Florida high school sprinting sensation Erriyon Knighton has signed a professional contract with Adidas. With his decision to turn pro, Knighton, 16, will forego his remaining years of high school eligibility (he is set to graduate in 2022). Since starting high school, Knighton has been the runner to beat in every event he enters, and he has won multiple gold medals at the Amateur Athletic Union (AAU) Junior Olympic Games in the U.S.
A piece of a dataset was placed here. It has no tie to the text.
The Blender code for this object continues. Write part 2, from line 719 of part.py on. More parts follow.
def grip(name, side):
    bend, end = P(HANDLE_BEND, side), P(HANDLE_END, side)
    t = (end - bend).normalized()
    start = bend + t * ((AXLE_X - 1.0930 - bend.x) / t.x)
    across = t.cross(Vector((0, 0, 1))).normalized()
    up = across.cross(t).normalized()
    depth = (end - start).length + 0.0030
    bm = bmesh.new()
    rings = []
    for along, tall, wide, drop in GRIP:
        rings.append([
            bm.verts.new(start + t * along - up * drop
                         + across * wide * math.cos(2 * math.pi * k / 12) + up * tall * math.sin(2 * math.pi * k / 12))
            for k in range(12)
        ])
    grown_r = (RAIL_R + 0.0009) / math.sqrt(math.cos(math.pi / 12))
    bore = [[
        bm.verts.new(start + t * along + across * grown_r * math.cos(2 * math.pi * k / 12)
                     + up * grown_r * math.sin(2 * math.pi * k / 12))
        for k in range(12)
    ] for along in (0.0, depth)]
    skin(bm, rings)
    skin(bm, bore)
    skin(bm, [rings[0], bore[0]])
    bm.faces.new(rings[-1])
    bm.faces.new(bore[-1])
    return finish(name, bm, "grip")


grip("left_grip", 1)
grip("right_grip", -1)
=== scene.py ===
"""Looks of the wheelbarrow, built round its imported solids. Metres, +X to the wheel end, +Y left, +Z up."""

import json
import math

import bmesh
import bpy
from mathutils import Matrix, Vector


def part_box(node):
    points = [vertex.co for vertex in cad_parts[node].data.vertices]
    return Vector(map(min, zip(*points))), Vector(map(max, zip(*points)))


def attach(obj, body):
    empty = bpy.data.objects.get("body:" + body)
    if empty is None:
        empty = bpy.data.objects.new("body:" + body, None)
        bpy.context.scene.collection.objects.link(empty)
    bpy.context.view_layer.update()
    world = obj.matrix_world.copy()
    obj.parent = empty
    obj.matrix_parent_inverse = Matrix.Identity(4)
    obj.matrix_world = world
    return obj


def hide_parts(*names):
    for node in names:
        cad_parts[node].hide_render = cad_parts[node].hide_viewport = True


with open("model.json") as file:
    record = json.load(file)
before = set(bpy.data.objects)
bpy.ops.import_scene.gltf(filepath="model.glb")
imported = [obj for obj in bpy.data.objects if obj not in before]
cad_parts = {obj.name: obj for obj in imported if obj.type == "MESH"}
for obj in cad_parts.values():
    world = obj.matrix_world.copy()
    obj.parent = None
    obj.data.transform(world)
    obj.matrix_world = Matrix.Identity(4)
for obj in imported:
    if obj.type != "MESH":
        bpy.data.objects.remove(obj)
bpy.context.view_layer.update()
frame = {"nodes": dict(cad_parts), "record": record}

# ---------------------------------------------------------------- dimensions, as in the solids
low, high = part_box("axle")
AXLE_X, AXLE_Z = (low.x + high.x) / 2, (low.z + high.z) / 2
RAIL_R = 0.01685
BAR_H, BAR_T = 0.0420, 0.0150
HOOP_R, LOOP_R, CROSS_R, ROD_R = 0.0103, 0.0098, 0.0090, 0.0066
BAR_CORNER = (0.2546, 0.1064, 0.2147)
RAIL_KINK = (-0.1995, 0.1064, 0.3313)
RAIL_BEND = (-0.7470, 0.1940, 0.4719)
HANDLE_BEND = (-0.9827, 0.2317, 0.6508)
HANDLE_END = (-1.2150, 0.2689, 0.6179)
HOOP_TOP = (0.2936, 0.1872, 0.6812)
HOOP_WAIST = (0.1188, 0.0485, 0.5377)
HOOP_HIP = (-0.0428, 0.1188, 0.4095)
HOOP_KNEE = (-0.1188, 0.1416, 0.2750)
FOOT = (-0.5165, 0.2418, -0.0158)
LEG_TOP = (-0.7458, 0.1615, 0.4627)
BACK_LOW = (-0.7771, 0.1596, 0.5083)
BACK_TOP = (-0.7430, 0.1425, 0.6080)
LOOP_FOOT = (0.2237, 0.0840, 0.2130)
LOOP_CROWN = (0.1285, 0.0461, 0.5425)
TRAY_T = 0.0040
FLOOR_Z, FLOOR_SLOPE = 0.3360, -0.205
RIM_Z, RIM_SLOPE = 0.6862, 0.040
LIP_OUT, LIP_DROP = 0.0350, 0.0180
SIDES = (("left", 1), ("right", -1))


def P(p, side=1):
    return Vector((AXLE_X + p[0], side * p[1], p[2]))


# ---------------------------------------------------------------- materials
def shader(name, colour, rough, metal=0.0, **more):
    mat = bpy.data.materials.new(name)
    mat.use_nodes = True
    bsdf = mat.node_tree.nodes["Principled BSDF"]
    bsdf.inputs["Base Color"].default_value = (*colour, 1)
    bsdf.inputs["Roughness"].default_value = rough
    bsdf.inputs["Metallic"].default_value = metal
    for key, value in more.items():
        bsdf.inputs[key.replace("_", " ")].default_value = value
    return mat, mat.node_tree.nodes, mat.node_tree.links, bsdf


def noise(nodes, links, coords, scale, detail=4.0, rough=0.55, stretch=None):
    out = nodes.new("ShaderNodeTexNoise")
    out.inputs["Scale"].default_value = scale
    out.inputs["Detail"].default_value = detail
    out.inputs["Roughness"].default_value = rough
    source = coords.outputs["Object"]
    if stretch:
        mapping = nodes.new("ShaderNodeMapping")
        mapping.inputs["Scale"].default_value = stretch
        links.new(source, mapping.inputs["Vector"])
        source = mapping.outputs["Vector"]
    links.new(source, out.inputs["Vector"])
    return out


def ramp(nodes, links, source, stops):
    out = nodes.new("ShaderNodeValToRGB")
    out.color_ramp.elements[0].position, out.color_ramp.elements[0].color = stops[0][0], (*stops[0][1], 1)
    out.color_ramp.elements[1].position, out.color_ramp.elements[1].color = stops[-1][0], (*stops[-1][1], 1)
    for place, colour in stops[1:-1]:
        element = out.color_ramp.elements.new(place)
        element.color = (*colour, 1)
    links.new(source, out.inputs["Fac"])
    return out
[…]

In 2019, Knighton won the 200m at the Junior Olympics, running 21.15 seconds. Last year, he improved on that performance, winning the 200m once again with a PB of 20.33 (an AAU and U.S. high school sophomore record) and adding 100m gold to his medal haul with a 10.29 PB performance. “Last year, when I joined AAU I got my confidence and thought I am pretty good at this and I will stick with it as another sport,” Knighton told DyeStat last spring. “I wanted to go 10.4 or 10.3, but my plans changed after Junior Olympics.”
Knighton says his plans changed after his 10.29 run in 2020 because he is also one of the top young football prospects in the U.S. right now. He has reportedly already been recruited by some of the biggest NCAA programs in the U.S., including the University of Florida, and 247Sports lists him as a four-star wide receiver. With his decision to turn pro in track, he is officially leaving football behind.
“Knowing that I grew up around football my whole life, and receiving a lot of D1 offers, it was a tough decision, but it was also a no-brainer,” Knighton told USA Today. “In track, the success of my career is fully in my hands, and I know that I can do it.” Along with his Adidas contract, Knighton has signed with sports agency Stellar Athletics, where he will be represented by former professional sprinters Ramon Clay and John Regis.
“I know I can maximize to the next level,” Knighton said after the deal was made public. “I’ve got to see what I can do. I want to win against the top athletes, but I know they’re not going to make it easy on me, so I’m going to have to train real hard.”